A previous EY report found that in 2017, ICOs had raised nearly 40 times as much capital as they had in 2016. This was, however, less than two per cent of that raised by conventional stock market launches.
ICOs can be risky ventures for investors, particularly given the volatile nature of cryptocurrencies, and in September 2017 the UK Financial Conduct Authority warned that they are sometimes scams and offer no protections for investors.
The typical ICO has no customers, no revenue and more often than not, no working product, with the only foundation being a white paper and sample of software, EY found.
According to the report, the number of offerings has been declining since late 2017. In June 2017, 90 per cent of ICOs reached their target, while in November, just 25 per cent reached their target.

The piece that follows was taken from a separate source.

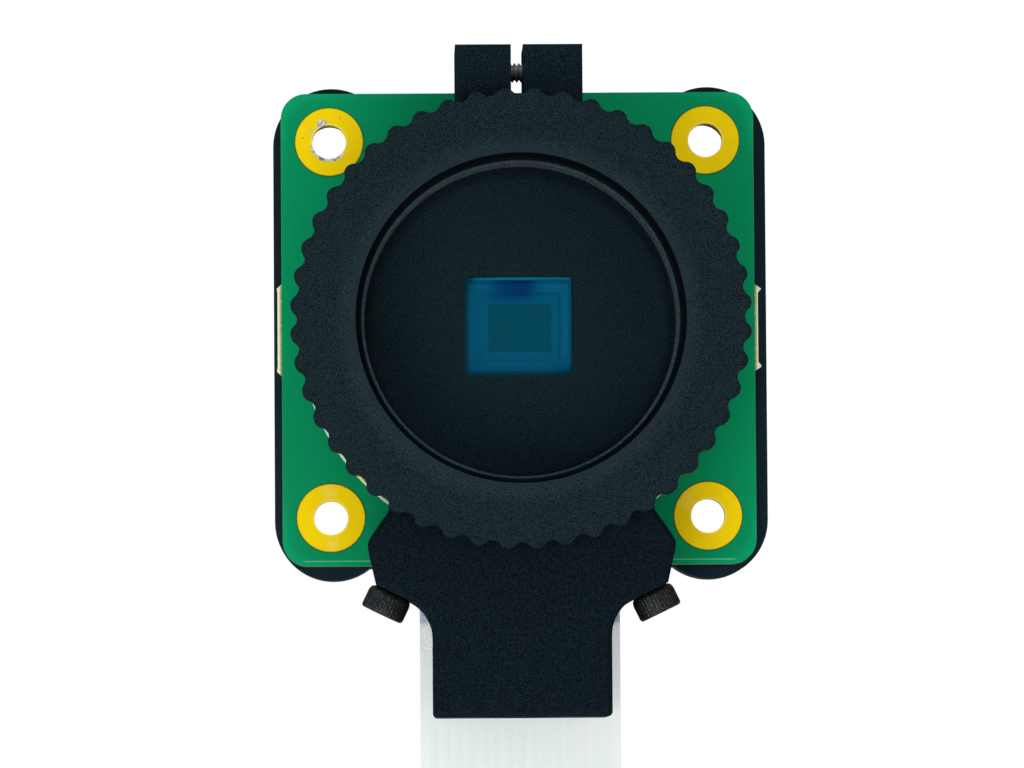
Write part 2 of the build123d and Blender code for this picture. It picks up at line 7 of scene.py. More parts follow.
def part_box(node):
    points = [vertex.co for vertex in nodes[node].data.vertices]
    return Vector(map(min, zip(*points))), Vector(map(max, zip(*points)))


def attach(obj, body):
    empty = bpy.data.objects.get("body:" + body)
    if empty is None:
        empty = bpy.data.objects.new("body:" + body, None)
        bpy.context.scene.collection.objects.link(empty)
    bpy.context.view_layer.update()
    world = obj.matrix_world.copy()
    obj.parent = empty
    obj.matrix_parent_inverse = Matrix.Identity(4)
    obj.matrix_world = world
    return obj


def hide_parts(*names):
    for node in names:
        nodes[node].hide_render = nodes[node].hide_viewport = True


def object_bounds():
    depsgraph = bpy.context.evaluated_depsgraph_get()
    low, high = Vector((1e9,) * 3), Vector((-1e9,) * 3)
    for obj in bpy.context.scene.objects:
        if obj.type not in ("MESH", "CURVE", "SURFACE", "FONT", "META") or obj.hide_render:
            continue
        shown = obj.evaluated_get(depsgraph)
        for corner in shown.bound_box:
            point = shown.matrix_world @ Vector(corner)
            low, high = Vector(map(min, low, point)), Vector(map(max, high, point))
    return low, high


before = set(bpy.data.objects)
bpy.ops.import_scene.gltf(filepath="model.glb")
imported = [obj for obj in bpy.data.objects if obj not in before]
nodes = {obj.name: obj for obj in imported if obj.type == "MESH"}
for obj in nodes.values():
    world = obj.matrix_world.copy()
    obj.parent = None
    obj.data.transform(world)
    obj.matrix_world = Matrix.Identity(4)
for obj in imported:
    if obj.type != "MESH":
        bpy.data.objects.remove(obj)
cad_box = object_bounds()
mm = 0.001

# Places that everything is measured from, read off the frame
board_low, board_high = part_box("circuit_board")
ring_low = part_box("back_focus_ring")[0]
board_face = board_low.y
lens_height = (board_low.z + board_high.z) / 2
board_half = (board_high.z - board_low.z) / 2 / mm
ring_front = (board_face - ring_low.y) / mm

# Sizes that the frame doesn't give, in millimetres; depths count forward from the board's face
inch = 25.4
hole_spacing = 30.0
hole_radius = 1.35
pad_radius = 2.7
lens_thread_radius = inch / 2
lens_crest_radius = 12.24
lens_thread_pitch = inch / 32
lens_thread_start = ring_front - 1.6
lens_thread_end = ring_front - 7.0
focus_thread_radius = 14.46
focus_thread_pitch = 0.75
focus_thread_start = 9.9
focus_thread_length = 5.8
focus_crest_height = 0.16
focus_root_sink = 0.03
tripod_thread_radius = inch / 8
tripod_thread_pitch = inch / 20
tripod_thread_start = 0.1
tripod_thread_length = 9.5
tripod_crest_height = 0.6
root_sink = 0.02
foot_screw_angle = 25.8
foot_screw_seat = 23.45
foot_screw_depth = 5.0
foot_screw = {"head": (1.76, 1.9), "shank": (1.0, 8.0), "pitch": 0.4, "socket": (1.5, 1.0)}
clamp_screw = {"head": (1.76, 1.9), "shank": (1.0, 6.0), "pitch": 0.4, "socket": (1.5, 1.0)}
lock_screw = {"head": (1.4, 1.6), "shank": (0.8, 7.0), "pitch": 0.35, "socket": (1.5, 0.8)}
underside_radius = 0.4
knurl_depth = 0.06
ribbon_width = 16.0
ribbon_thickness = 0.2
conductor_count = 15
conductor_pitch = 1.0
conductor_width = 0.7
conductor_relief = 0.02
window_top = 3.9
active_width = 5.0
active_height = 3.8


def place(right, up, depth):
    """A point from its distances to the lens axis and in front of the board, in millimetres."""
    return Vector((right * mm, board_face - depth * mm, lens_height + up * mm))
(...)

This was in part due to the lower quality of projects and in part due to issues emerging relating to earlier projects kickstarted with ICOs, said Paul Brody, global innovation leader for blockchain technology at EY. Many of the projects behind ICOs had no need for blockchain technology, the company found, and valuations of the tokens on offer are too often driven by “fear of missing out” with little regard for fundamental valuation. This has led investors to invest in ICOs at record speeds.
“The volume just exploded, people raised their fundraising goals and the quality just dropped,” Brody told Reuters. “We were shocked by the quality of some of the white papers, we see clear coding errors and we see conflicts of interest between the companies issuing tokens and the community of token holders.”
For example, a white paper may state that there will be no further issue of the currency, while the code leaves that option open.
“As ICOs continue to gain popularity and leading players emerge globally, there is a risk of having the market swamped with quantity over quality of investments. These high-risk investments and the complexity of ICOs need to be managed to ensure their credibility as a means of raising capital for companies, entrepreneurs and investors alike,” said Brody.
Investors may also face difficulties due to the different levels of regulatory strictness between countries, the report warned.
An additional risk associated with ICOs is the widespread theft of new currencies; in an analysis of 372 ICOs, EY found that of $3.7bn (£2.6bn) raised so far, approximately $400m (£280m) had been stolen. Hackers benefit from the current cryptocurrency hype, the irreversible nature of blockchain-based transactions and basic errors in a start-up’s code which can be exploited.
According to the investigation, the technique used most widely for plundering ICOs was phishing, which were found to have been used to steal up to $1.5m (£1.1m) from ICOs every month, although hackers also used site hacking, accessed private keys and broke into stock exchanges and wallets.